§ Exercise requirements: Begin at the first line and end at the line containing "with a die.". Extract exactly those lines.

§ Data lines:
***
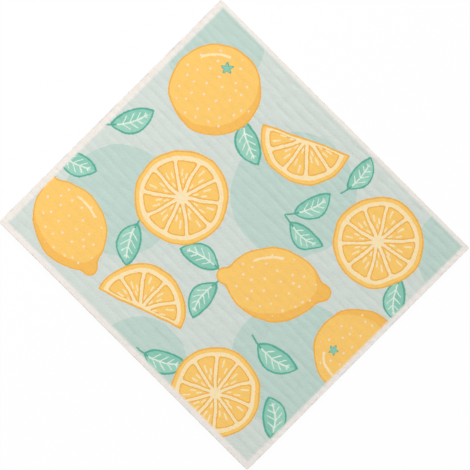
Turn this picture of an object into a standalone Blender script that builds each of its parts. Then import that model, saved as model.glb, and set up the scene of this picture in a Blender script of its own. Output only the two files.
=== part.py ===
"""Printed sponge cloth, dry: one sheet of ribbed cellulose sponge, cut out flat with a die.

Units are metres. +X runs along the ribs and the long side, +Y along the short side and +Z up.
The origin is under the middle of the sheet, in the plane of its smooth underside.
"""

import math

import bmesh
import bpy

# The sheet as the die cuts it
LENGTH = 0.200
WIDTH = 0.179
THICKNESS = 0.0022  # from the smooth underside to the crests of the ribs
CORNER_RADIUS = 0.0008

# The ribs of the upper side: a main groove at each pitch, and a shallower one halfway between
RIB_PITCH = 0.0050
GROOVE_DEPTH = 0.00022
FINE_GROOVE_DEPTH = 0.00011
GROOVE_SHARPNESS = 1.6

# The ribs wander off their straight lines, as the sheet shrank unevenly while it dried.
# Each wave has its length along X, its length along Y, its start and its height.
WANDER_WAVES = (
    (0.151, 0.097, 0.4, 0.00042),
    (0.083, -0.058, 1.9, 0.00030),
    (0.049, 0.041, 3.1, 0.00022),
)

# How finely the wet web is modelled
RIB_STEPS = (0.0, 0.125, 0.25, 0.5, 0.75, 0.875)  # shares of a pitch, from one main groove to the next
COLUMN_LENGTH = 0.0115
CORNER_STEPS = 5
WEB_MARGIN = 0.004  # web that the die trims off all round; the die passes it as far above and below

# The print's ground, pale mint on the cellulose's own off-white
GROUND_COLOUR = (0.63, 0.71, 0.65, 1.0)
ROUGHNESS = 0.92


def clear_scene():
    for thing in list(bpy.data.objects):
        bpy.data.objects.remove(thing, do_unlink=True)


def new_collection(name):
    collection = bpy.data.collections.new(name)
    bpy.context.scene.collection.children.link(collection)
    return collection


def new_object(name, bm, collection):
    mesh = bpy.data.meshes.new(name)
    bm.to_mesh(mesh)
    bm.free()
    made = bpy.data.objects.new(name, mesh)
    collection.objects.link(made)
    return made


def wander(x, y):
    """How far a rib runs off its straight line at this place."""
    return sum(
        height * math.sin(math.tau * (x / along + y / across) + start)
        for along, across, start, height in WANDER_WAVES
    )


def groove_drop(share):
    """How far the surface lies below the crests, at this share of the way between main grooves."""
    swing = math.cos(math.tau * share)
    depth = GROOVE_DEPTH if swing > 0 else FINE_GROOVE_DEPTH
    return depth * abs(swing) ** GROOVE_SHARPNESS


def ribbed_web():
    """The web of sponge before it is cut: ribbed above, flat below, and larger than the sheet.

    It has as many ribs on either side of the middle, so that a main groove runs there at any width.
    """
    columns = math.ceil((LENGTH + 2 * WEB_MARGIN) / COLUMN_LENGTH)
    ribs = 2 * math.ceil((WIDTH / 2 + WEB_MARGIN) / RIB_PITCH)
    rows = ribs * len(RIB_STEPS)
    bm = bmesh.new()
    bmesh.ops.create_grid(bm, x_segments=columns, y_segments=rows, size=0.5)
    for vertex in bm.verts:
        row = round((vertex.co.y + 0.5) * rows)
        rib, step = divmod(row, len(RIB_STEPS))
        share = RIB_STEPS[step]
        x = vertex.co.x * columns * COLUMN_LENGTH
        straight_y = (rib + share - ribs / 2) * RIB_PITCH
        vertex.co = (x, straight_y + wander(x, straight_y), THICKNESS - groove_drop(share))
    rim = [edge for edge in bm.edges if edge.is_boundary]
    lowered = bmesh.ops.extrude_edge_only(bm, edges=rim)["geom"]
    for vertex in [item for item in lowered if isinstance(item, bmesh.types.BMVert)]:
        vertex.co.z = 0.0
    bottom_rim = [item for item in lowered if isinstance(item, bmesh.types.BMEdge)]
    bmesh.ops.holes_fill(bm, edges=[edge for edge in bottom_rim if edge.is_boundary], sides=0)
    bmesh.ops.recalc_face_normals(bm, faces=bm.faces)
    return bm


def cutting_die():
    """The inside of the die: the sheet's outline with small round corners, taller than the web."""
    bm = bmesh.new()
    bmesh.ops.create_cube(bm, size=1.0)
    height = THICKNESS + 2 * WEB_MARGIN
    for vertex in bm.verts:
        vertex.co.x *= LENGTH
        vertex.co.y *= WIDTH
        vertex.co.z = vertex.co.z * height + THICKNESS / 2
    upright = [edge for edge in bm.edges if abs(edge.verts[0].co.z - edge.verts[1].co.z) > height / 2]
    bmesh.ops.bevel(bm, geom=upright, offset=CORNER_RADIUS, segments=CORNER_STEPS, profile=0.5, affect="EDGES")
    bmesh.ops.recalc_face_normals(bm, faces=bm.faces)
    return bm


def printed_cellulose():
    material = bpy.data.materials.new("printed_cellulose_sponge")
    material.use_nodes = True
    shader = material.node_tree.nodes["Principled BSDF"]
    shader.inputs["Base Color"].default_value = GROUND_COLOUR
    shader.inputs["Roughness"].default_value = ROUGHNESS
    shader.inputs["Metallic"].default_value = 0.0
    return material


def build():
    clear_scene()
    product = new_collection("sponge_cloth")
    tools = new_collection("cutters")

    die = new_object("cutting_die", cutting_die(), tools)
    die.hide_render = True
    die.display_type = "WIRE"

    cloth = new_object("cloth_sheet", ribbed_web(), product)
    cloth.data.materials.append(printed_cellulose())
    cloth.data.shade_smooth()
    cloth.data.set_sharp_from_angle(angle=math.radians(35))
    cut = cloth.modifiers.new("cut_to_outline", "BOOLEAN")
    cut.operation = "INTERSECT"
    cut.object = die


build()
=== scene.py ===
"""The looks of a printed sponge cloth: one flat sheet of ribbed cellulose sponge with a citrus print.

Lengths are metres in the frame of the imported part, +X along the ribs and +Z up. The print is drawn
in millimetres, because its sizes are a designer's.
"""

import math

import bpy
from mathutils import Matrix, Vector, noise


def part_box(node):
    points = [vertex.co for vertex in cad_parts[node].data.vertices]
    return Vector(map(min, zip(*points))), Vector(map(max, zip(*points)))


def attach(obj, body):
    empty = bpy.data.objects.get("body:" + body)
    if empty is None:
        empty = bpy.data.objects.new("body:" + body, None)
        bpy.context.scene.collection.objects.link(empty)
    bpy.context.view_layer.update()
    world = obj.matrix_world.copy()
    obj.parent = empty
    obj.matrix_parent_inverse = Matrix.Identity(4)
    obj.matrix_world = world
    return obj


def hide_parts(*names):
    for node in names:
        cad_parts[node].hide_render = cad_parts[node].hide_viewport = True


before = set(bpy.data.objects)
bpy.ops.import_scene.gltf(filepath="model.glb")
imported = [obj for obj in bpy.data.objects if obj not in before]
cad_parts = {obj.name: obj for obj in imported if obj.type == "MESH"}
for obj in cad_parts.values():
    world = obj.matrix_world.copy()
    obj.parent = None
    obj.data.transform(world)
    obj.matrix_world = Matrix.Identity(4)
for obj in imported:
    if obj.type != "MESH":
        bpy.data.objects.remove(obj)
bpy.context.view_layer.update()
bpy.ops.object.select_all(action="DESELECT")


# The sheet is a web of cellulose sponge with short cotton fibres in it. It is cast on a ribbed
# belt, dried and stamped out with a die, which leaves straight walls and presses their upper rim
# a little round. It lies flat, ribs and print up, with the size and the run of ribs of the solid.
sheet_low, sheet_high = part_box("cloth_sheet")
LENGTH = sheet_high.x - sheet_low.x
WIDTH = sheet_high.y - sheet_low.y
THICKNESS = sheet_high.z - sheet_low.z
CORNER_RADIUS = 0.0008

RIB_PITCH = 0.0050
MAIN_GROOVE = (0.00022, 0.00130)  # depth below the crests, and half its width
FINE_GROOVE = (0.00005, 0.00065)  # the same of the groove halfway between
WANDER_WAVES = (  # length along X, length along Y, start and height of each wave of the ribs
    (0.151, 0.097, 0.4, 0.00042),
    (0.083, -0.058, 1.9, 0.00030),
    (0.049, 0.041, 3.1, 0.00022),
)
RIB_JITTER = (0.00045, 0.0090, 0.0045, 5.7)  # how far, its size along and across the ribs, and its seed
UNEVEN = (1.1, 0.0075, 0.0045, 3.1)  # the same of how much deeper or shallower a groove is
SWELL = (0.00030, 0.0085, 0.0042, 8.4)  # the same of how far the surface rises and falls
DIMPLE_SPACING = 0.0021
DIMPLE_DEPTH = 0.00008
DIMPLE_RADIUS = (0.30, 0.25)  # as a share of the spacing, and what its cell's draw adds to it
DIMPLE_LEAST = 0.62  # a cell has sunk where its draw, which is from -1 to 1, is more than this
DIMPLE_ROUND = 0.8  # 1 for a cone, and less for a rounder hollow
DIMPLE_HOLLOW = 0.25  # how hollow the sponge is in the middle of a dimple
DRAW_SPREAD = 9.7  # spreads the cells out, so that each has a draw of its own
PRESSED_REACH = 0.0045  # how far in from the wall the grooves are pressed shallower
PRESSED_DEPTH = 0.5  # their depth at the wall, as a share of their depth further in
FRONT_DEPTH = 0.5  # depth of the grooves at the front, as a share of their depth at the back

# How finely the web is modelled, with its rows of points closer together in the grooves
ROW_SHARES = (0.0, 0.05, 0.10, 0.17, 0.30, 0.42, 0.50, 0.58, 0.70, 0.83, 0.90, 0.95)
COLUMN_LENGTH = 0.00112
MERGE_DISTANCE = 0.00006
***
§ Complete response:
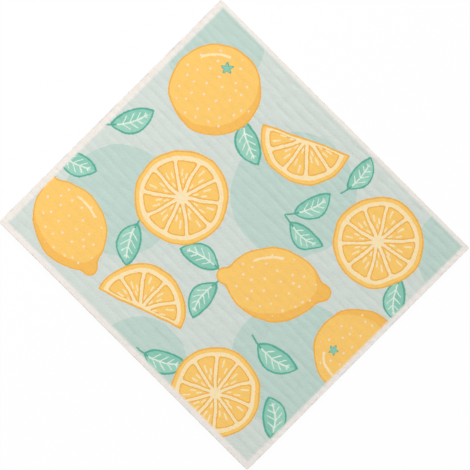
Turn this picture of an object into a standalone Blender script that builds each of its parts. Then import that model, saved as model.glb, and set up the scene of this picture in a Blender script of its own. Output only the two files.
=== part.py ===
"""Printed sponge cloth, dry: one sheet of ribbed cellulose sponge, cut out flat with a die.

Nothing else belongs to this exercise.